Netanyahu's Likud leads in Israel's contested elections, but his bloc is one seat short of parliamentary majority - exit polls
Benjamin's Netanyahu has emerged atop the polls in Israel, as the country’s third general election in a year draws to a close. He is still short of getting a governing parliamentary majority

Polls in Israel closed at 10pm on Monday. According to two national exit polls, Netanyahu’s Likud party secured between 36 and 37 seats in the Knesset, beating centrist rival Benny Gantz’ Blue and White party, which finished with 33. 

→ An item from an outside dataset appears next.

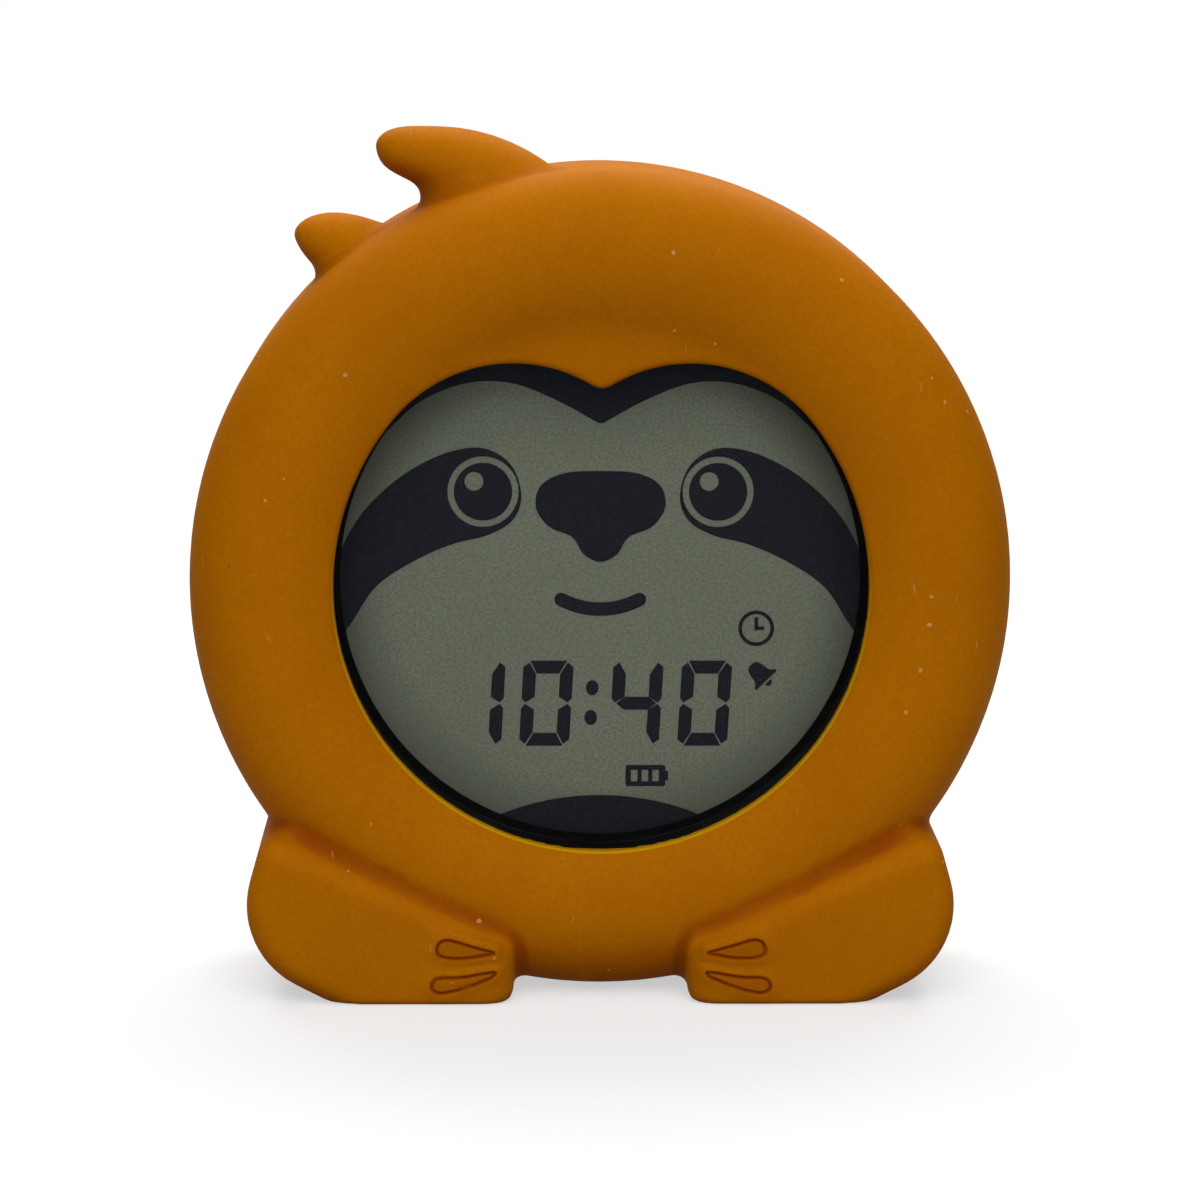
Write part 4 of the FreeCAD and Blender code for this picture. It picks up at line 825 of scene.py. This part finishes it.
def clear_lens():
    """Clear plastic, a little smeared, with a few specks of dust."""
    material, tree, shader = new_material("clear_lens")
    smear = tree.noise(tree.place(), 90.0, 3.0)
    dust = tree.use(dust_effect(), {
        "Colour": (0.0, 0.0, 0.0), "Dust colour": (1.0, 1.0, 1.0), "Scale": 260.0, "Coverage": 0.05,
        "Size": 0.14, "Strength": 0.5})["Mask"]
    paint(tree, shader, (0.02, 0.02, 0.02), tree.steps(smear, 0.3, 0.7, 0.03, 0.08), 0.2)
    tree.put(shader, "Alpha", tree.maths("ADD", tree.times(dust, 0.4), 0.03, clamp=True))
    return material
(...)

Neither leader was able to piece together a government following last year’s two elections, despite both attempting multiple times to rope in a smattering of smaller parties to secure the 61 Knesset seats necessary for a majority.

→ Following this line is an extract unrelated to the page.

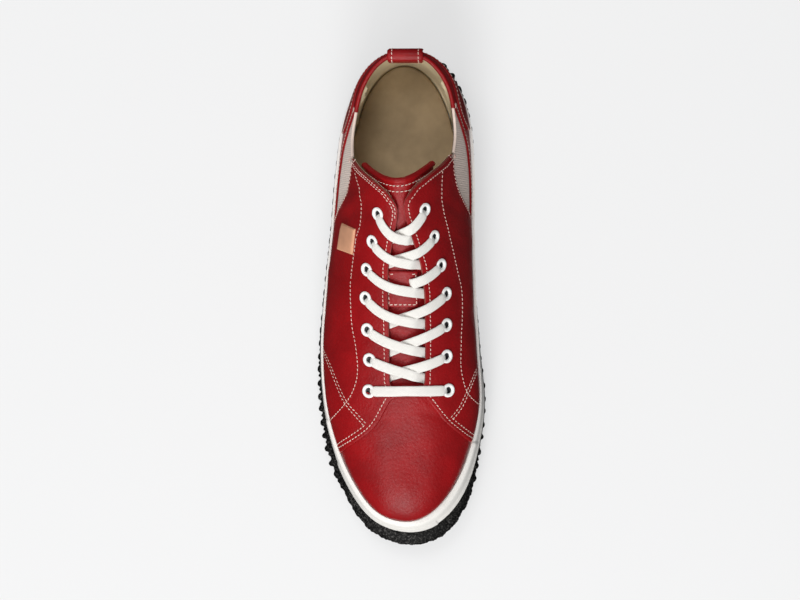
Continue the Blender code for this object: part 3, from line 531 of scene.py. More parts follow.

According to one exit poll on Monday, Likud, together with a bloc of smaller right-wing parties, is now just one seat short of a majority, and with it Netanyahu is close to a fifth term as Prime Minister. 

Turnout on Monday was the highest since 1999, even amid the lurking threat of the Covid-19 coronavirus, which has infected ten people in Israel. For many Israelis, breaking the deadlock and wrapping up the country’s seemingly endless election season was paramount.  

President Reuven Rivlin voiced his frustration after casting his vote on Monday. “Today I have no sense of celebration,” he told reporters. “We don’t deserve another awful and grubby election campaign like the one that ends today and we don’t deserve this never-ending instability. We deserve a government that works for us.”

For Netanyahu, the stakes are high. Indicted in three cases of corruption, Israel’s longest-serving prime minister will face a criminal trial in two weeks. Should he retain power, Netanyahu will not automatically enjoy immunity, yet could continue to rule throughout a drawn-out appeals process. Gantz, who has referred to Netanyahu as “the defendant” throughout his campaign, has accused his rival of seeking power to pass legislation to shield himself from conviction.

Netanyahu, meanwhile, accused Gantz of seeking the support of Arab parties in the Knesset, a move he claimed would leave the former armed forces chief incapable of taking decisive military action in Israel’s tense region.

Whatever happens next, Israel’s political system is moving into uncharted territory. A fifth term for Netanyahu would be unprecedented, as would a prime minister on trial for corruption. Conversely, a fourth election in less than a year would be a new, though most unwelcome, milestone for the Israeli electorate.